Définition du freelance
Laetitia remarque d’emblée que chez les anglo-saxons le terme ‘freelance’ recouvre les personnes travaillant à leur compte. « Ailleurs en Europe, on vise plutôt une catégorie de travailleurs indépendants, et non les commerçants ou les livreurs de repas à vélo (sourit-elle). Nous, nous parlons plutôt de tous ces talents numériques, intellectuels et créatifs qui œuvrent seuls, sans collaborateurs.
Pionniers de l’autonomie
Le constat est clair : les freelances représentent une catégorie de travailleurs en très forte croissance et assez hétérogène. « Cette population est en train de créer son propre monde du travail et de recomposer les contrats salariés en en soustrayant les contraintes. Elle est pionnière dans l’autonomie et est stimulée par une démarche d’apprentissage constant au profit de ses compétences. Finalement, le seul point commun des freelances est de ne pas être salariés », explique Laetitia.
Un vrai sujet de RH
Force est de constater que les entreprises utilisent massivement des freelances. « La tendance s’accélère grâce notamment aux plateformes numériques qui banalisent et donnent de la notoriété aux freelances ». Mais Laetitia note également que souvent ni les responsables RH, ni le management n’ont conscience du nombre de freelances qui composent leurs équipes. Sans parler d’intégration ou encore de transfert de compétences. « Il existe un tabou autour de l’onboarding des freelances, voire des freelances en tant que ressource humaine à part entière. La danse est souvent menée par les Achats, et pourtant il s’agit d’un vrai sujet RH. »
Les challenges selon Laetitia Vitaud
- Pour les freelances, le défi est de recomposer le package d’avantages pour arriver à une relative sécurité économique, et de retrouver du sens à leur travail, une identité et une dignité. Malgré leur nombre, ils entrent dans une ère de solitude.
- Pour les entreprises, la question du recrutement se corse. On assiste à une polarisation : les emplois peu qualifiés sont si mal payés qu’il est difficile de recruter dans les villes à forte densité de population. De l’autre côté, les talents les mieux rémunérés veulent être mobiles.
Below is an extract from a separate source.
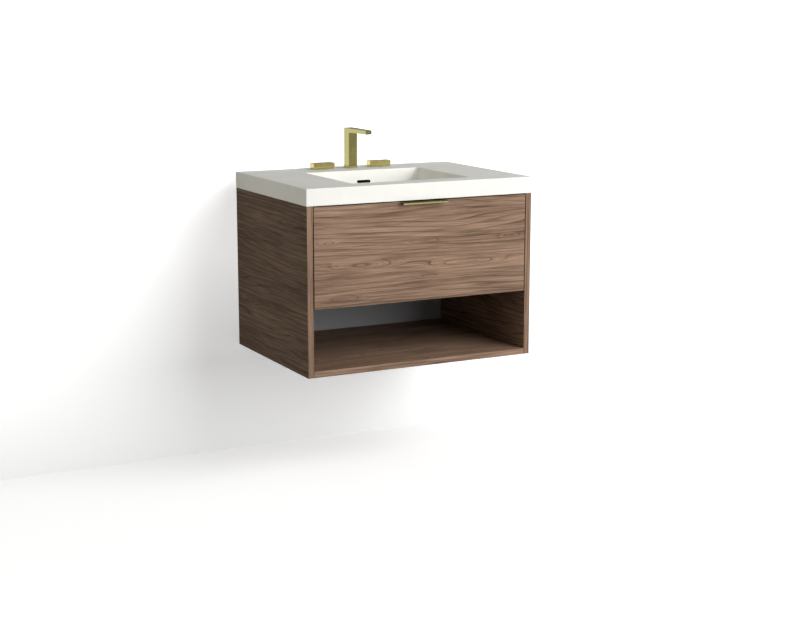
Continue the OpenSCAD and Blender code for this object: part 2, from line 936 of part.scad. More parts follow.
module drain_body() {
    bore_r = drain_bore_d / 2;
    flange_r = drain_flange_d / 2;
    flange_top_z = basin_floor_z + drain_flange_t;
    shoulder_z = drain_tube_z + tail_in + 2;
    color(brass)
    translate([0, basin_y, 0])
    difference() {
        union() {
            difference() {
                union() {
                    translate([0, 0, drain_tube_z])
                        cylinder(d = drain_tube_d, h = flange_top_z - drain_tube_z);
                    translate([0, 0, basin_floor_z]) cylinder(r = flange_r, h = flange_edge_h);
                    translate([0, 0, basin_floor_z + flange_edge_h])
                        cylinder(r1 = flange_r, r2 = flange_r - 2, h = drain_flange_t - flange_edge_h);
                }
                translate([0, 0, shoulder_z]) cylinder(r = bore_r, h = flange_top_z - shoulder_z + cut);
                translate([0, 0, drain_tube_z - cut])
                    cylinder(d = tail_thread_d + 2 * hole_gap, h = shoulder_z - drain_tube_z + 2 * cut);
                translate([0, 0, flange_top_z - seat_cone_h])
                    cylinder(r1 = bore_r, r2 = bore_r + seat_cone_w, h = seat_cone_h);
            }
            for (a = [0, 90]) {
                translate([0, 0, spider_z + spider_h / 2]) rotate([0, 0, a])
                    cube([2 * bore_r + cut, rib_t, spider_h], center = true);
            }
            translate([0, 0, spider_z]) cylinder(d = stem_d + 2 * hub_wall, h = spider_h);
        }
        translate([0, 0, spider_z - cut])
            cylinder(d = stem_d + 2 * running_gap, h = spider_h + 2 * cut);
        for (a = [45, 135]) {
            translate([0, 0, duct_z + duct_gap / 2]) rotate([0, 0, a])
                cube([2 * drain_tube_d, side_slot_w, duct_gap - 2], center = true);
        }
    }
}

// Upright ring between two radii
module tube(r_in, r_out, h) {
    difference() {
        cylinder(r = r_out, h = h);
        translate([0, 0, -cut]) cylinder(r = r_in, h = h + 2 * cut);
    }
}

module drain_gasket() {
    color(rubber_black)
    translate([0, basin_y, boss_z - gasket_t])
        tube(drain_tube_d / 2 + hole_gap, drain_boss_d / 2 - 3, gasket_t);
}

module drain_nut() {
    color(brass)
    translate([0, basin_y, 0])
    difference() {
        hexagon(drain_tube_d + 2 * drain_nut_wall, drain_nut_h, boss_z - gasket_t - drain_nut_h);
        translate([0, 0, boss_z - gasket_t - drain_nut_h - cut])
            cylinder(d = drain_tube_d + 2 * hole_gap, h = drain_nut_h + 2 * cut);
    }
}

// Waste pipe with a threaded end inside the drain tube
module tailpiece() {
    low_z = drain_tube_z - tail_below;
    color(brass)
    translate([0, basin_y, 0])
    difference() {
        union() {
            translate([0, 0, low_z]) cylinder(d = tail_d, h = tail_below + tail_in);
            translate([0, 0, drain_tube_z]) cylinder(d = tail_thread_d, h = tail_in);
        }
        translate([0, 0, low_z - cut])
            cylinder(d = tail_d - 2 * tail_wall, h = tail_below + tail_in + 2 * cut);
    }
}

// Cap with a cone that sinks into the flange, on a stem through the spider
module drain_stopper() {
    cap_z = basin_floor_z + drain_flange_t;
    foot_z = spider_z - stopper_lift - stem_foot;
    rim_r = drain_bore_d / 2 + seat_cone_w - 2 * stopper_gap;
    foot_r = rim_r - cap_cone_h * seat_cone_w / seat_cone_h;
    color(brass)
    translate([0, basin_y, 0]) rotate_extrude() polygon([
        [0, foot_z], [stem_d / 2, foot_z], [stem_d / 2, cap_z - cap_cone_h],
        [foot_r, cap_z - cap_cone_h], [rim_r, cap_z], [rim_r - 1.5, cap_z + 1], [0, cap_z + 1.8]
    ]);
}

module stopper_seal() {
    color(rubber_black)
    translate([0, basin_y, basin_floor_z + drain_flange_t - cap_cone_h - seal_t])
        tube(stem_d / 2 + hole_gap, drain_bore_d / 2 - 0.5, seal_t);
}

// ---- Faucet ----

module spout() {
    side_view = [
        [faucet_y + spout_d / 2, column_z], [faucet_y + spout_d / 2, spout_top_z],
        [tip_y, spout_top_z], [tip_y, spout_top_z - arm_tip_h],
        [column_front_y, spout_top_z - arm_h], [column_front_y, column_z]
    ];
    plan = [
        [-spout_w / 2, faucet_y + spout_d / 2], [-spout_w / 2, column_front_y],
        [-arm_tip_w / 2, tip_y], [arm_tip_w / 2, tip_y],
        [spout_w / 2, column_front_y], [spout_w / 2, faucet_y + spout_d / 2]
    ];
    way_z = spout_top_z - 2.5 - water_d / 2;
    color(brass)
    difference() {
        intersection() {
            translate([-spout_w, 0, 0]) rotate([90, 0, 90])
                linear_extrude(2 * spout_w) polygon(side_view);
            translate([0, 0, column_z - cut]) linear_extrude(spout_h) polygon(plan);
        }
        translate([0, faucet_y, column_z - cut])
            cylinder(d = shank_d + 2 * hole_gap, h = shank_in_spout + cut);
        translate([0, faucet_y, column_z]) cylinder(d = water_d, h = way_z - column_z);
        y_rod(water_d, faucet_y - aerator_y, 0, aerator_y, way_z);
        translate([0, aerator_y, aerator_z - cut])
            cylinder(d = aerator_d + 2 * hole_gap, h = aerator_in + cut);
        translate([0, aerator_y, aerator_z]) cylinder(d = water_d - 1, h = way_z - aerator_z);
    }
}

module spout_base() {
    color(brass)
    difference() {
        translate([0, faucet_y, top_z]) linear_extrude(spout_base_h)
            rounded_rect(spout_w + 2 * spout_base_lip, spout_d + 2 * spout_base_lip, 1);
        translate([0, faucet_y, top_z - cut])
            cylinder(d = shank_d + 2 * hole_gap, h = spout_base_h + 2 * cut);
    }
}

module aerator() {
    color(steel)
    difference() {
        translate([0, aerator_y, aerator_z - aerator_out])
            cylinder(d = aerator_d, h = aerator_in + aerator_out);
        translate([0, aerator_y, aerator_z - aerator_out - cut])
            cylinder(d = aerator_d - 3, h = 2 + cut);
        for (a = [0:60:300]) {
            translate([3 * cos(a), aerator_y + 3 * sin(a), aerator_z - aerator_out])
                cylinder(d = 1.6, h = aerator_in + aerator_out + cut);
        }
    }
}

// Threaded tube that ties the spout to the top
module spout_shank() {
    low_z = slab_z - washer_t - nut_h - shank_below_nut;
    color(brass)
    translate([0, faucet_y, low_z])
        tube(water_d / 2, shank_d / 2, column_z + shank_in_spout - low_z);
}

module faucet_axes() {
    for (x = [-handle_pitch / 2, 0, handle_pitch / 2]) {
        translate([x, faucet_y, 0]) children();
    }
}

module faucet_washers() {
    color(rubber_black)
    for (s = [-1, 0, 1]) {
        translate([s * handle_pitch / 2, faucet_y, slab_z - washer_t])
            tube((s == 0 ? shank_d : valve_d) / 2 + hole_gap, nut_af / 2 - 1, washer_t);
    }
}

module faucet_nuts() {
    low_z = slab_z - washer_t - nut_h;
    color(brass)
    for (s = [-1, 0, 1]) {
        translate([s * handle_pitch / 2, faucet_y, 0])
        difference() {
            hexagon(nut_af, nut_h, low_z);
            translate([0, 0, low_z - cut])
                cylinder(d = (s == 0 ? shank_d : valve_d) + 2 * hole_gap, h = nut_h + 2 * cut);
        }
    }
}

// Valve with its collar in the plinth, an inlet below and an outlet to the spout
module valve_body() {
    low_z = top_z - valve_len;
    stem_hole_z = top_z - stem_in_valve;
    outlet_z = low_z + outlet_d;
    axis_x = handle_pitch / 2;
    outlet_len = valve_d / 2 + outlet_out;
    color(brass)
    difference() {
        union() {
            translate([axis_x, faucet_y, low_z]) cylinder(d = valve_d, h = valve_len - cut);
            translate([axis_x, faucet_y, top_z - 2 * cut])
                cylinder(d = plinth_bore_d - 2 * hole_gap, h = plinth_h + cut);
            translate([axis_x, faucet_y, low_z - inlet_len])
                cylinder(d = inlet_d, h = inlet_len + cut);
            x_rod(outlet_d, outlet_len, axis_x - outlet_len, faucet_y, outlet_z);
        }
        translate([axis_x, faucet_y, stem_hole_z - hole_gap])
            cylinder(d = valve_stem_d + 2 * running_gap, h = stem_in_valve + plinth_h + cut);
        translate([axis_x, faucet_y, low_z - inlet_len - cut])
            cylinder(d = water_d, h = inlet_len + outlet_d + cut);
        x_rod(water_d, outlet_len + cut, axis_x - outlet_len - cut, faucet_y, outlet_z);
    }
}

module valve_body_left() {
    at_left() valve_body();
}

module valve_body_right() {
    valve_body();
}

module valve_stem() {
    color(steel)
    translate([handle_pitch / 2, faucet_y, top_z - stem_in_valve])
        cylinder(d = valve_stem_d, h = stem_in_valve + plinth_h + passing_gap + stem_in_handle);
}

module valve_stem_left() {
    at_left() valve_stem();
}

module valve_stem_right() {
    valve_stem();
}

module handle_plinth() {
    color(brass)
    difference() {
        translate([handle_pitch / 2, faucet_y, top_z]) linear_extrude(plinth_h)
            rounded_rect(handle_w - 2 * plinth_set, handle_d - 2 * plinth_set, handle_corner_r);
        translate([handle_pitch / 2, faucet_y, top_z - cut])
            cylinder(d = plinth_bore_d, h = plinth_h + 2 * cut);
    }
}

module handle_plinth_left() {
    at_left() handle_plinth();
}

module handle_plinth_right() {
    handle_plinth();
}

module handle() {
    color(brass)
    difference() {
        translate([handle_pitch / 2, faucet_y, handle_z]) linear_extrude(handle_h)
            rounded_rect(handle_w, handle_d, handle_corner_r);
        translate([handle_pitch / 2, faucet_y, handle_z - cut])
            cylinder(d = valve_stem_d + 2 * hole_gap, h = stem_in_handle + hole_gap + cut);
    }
}

module handle_left() {
    at_left() handle();
}

module handle_right() {
    handle();
}

side_panel_left();
side_panel_right();
bottom_panel();
deck_panel();
back_panel();
upper_hanging_rail();
lower_hanging_rail();
front_stretcher();
carcass_dowels();
cabinet_rail_left();
cabinet_rail_right();
cabinet_rail_screws();
middle_rail_left();
middle_rail_right();
outer_cage_left();
outer_cage_right();
inner_cage_left();
inner_cage_right();
drawer_rail_left();
drawer_rail_right();
drawer_rail_screws();
drawer_front();
edge_pull();
pull_screws();
drawer_subfront();
front_fixing_screws();
drawer_side_left();
drawer_side_right();
drawer_back_left();
drawer_back_right();
notch_side_left();
notch_side_right();
notch_front();
drawer_bottom();
drawer_dowels();
vanity_top();
drain_body();
drain_gasket();
drain_nut();
tailpiece();
drain_stopper();
stopper_seal();
spout();
spout_base();
aerator();
spout_shank();
faucet_washers();
faucet_nuts();
valve_body_left();
valve_body_right();
valve_stem_left();
valve_stem_right();
handle_plinth_left();
handle_plinth_right();
handle_left();
handle_right();
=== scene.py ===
import math

import bmesh
import bpy
from mathutils import Matrix, Vector


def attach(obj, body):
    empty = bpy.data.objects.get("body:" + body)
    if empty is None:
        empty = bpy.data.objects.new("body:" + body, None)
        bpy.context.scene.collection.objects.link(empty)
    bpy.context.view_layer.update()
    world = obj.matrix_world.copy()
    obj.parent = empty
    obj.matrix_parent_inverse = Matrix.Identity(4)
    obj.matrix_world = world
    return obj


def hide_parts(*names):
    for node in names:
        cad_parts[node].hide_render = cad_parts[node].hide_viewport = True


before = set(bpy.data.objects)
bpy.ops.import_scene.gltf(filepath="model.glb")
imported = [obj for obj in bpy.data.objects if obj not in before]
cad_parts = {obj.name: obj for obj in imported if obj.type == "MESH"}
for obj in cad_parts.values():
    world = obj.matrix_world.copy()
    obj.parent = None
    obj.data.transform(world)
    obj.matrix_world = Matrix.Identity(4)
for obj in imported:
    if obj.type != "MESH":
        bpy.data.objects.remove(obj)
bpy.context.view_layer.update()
mm = 0.001

# Sizes of the vanity, in metres: X along the wall, -Y into the room, Z up
cabinet_half_width = 380 * mm
bay_half_width = 361 * mm
cabinet_front = -546 * mm
cabinet_height = 508 * mm
top_surface = 558.8 * mm
basin_middle = -306 * mm
faucet_line = -48 * mm
handle_reach = 101.6 * mm


# ---- Camera ----

def set_up_camera():
    yaw, pitch, roll = (math.radians(angle) for angle in (27.485, 11.279, 0.083))
    forward = Vector((math.sin(yaw) * math.cos(pitch), math.cos(yaw) * math.cos(pitch), -math.sin(pitch)))
    right = Vector((math.cos(yaw), -math.sin(yaw), 0))
    turned = Matrix((right, right.cross(forward), -forward)).transposed().to_4x4()
    camera = bpy.data.objects.new("camera", bpy.data.cameras.new("camera"))
    bpy.context.scene.collection.objects.link(camera)
    camera.data.lens = 70
    camera.data.sensor_width = 36
    camera.matrix_world = (
        Matrix.Translation((-2.19116, -4.60902, 1.06999)) @ turned @ Matrix.Rotation(roll, 4, "Z")
    )
    bpy.context.scene.camera = camera


set_up_camera()


# ---- Finishes ----

def tint(red, green, blue):
    """A colour given from 0 to 255 in display values, as the shader wants it."""
    def open_up(value):
        value = value / 255
        return value / 12.92 if value <= 0.04045 else ((value + 0.055) / 1.055) ** 2.4
    return (open_up(red), open_up(green), open_up(blue), 1)


def grey(value):
    return (value, value, value, 1)


AXES = {"X": (1, 0, 0), "Y": (0, 1, 0), "Z": (0, 0, 1)}


class Nodes:
    """A node tree under construction: add() makes a node, wire() joins two sockets."""

    def __init__(self, tree):
        self.tree = tree

    def add(self, kind, **settings):
        node = self.tree.nodes.new("ShaderNode" + kind)
        for key, value in settings.items():
            setattr(node, key, value)
        return node

    def wire(self, start, end):
        self.tree.links.new(start, end)

    def feed(self, sockets, values):
        """Joins each socket to another node's output, or sets it to a plain value."""
        for socket, value in zip(sockets, values):
            if isinstance(value, bpy.types.NodeSocket):
                self.wire(value, socket)
            else:
                socket.default_value = value

    def split(self, vector):
        node = self.add("SeparateXYZ")
        self.wire(vector, node.inputs[0])
        return node.outputs

    def stretched(self, vector, stretch):
        node = self.add("VectorMath", operation="MULTIPLY")
        self.feed(node.inputs, (vector, stretch))
        return node.outputs["Vector"]

    def span(self, value, low, high, first, last):
        """Turns a value that runs from low to high into one that runs from first to last."""
        node = self.add("MapRange")
        names = ("Value", "From Min", "From Max", "To Min", "To Max")
        self.feed([node.inputs[name] for name in names], (value, low, high, first, last))
        return node.outputs["Result"]

    def math(self, operation, first, second=0.0, third=0.0):
        node = self.add("Math", operation=operation)
        self.feed(node.inputs, (first, second, third))
        return node.outputs["Value"]

    def summed(self, first, second):
        node = self.add("AddShader")
        self.feed(node.inputs, (first, second))
        return node.outputs[0]

    def mixed(self, factor, first, second):
        """The first shader where factor is 0, and the second where it is 1."""
        node = self.add("MixShader")
        self.feed(node.inputs, (factor, first, second))
        return node.outputs[0]

    def lit(self, kind, strength):
        """A white Emission or Background of the given strength."""
        node = self.add(kind)
        self.feed((node.inputs["Color"], node.inputs["Strength"]), (grey(1), strength))
        return node.outputs[0]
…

Il faut donc opérer un changement de paradigme pour mieux recruter et offrir un contrat adapté à l’ouvrage. Bref, un défi de transformation de l’organisation du travail.
- Pour les pouvoirs publics, l’heure est à la réinvention de l’assurance sociale et à la mise en place d’un filet de sécurité qui permettra aux individus et aux entreprises d’affronter leurs propres défis.
Laetitia Vitaud est auteure sur le futur du travail, thème de son dernier livre ‘Du labeur à l’ouvrage’. Freelance pure souche, elle vit et travaille à Londres, et est, entre autres, rédactrice en chef du média B2B de “Welcome to the Jungle”.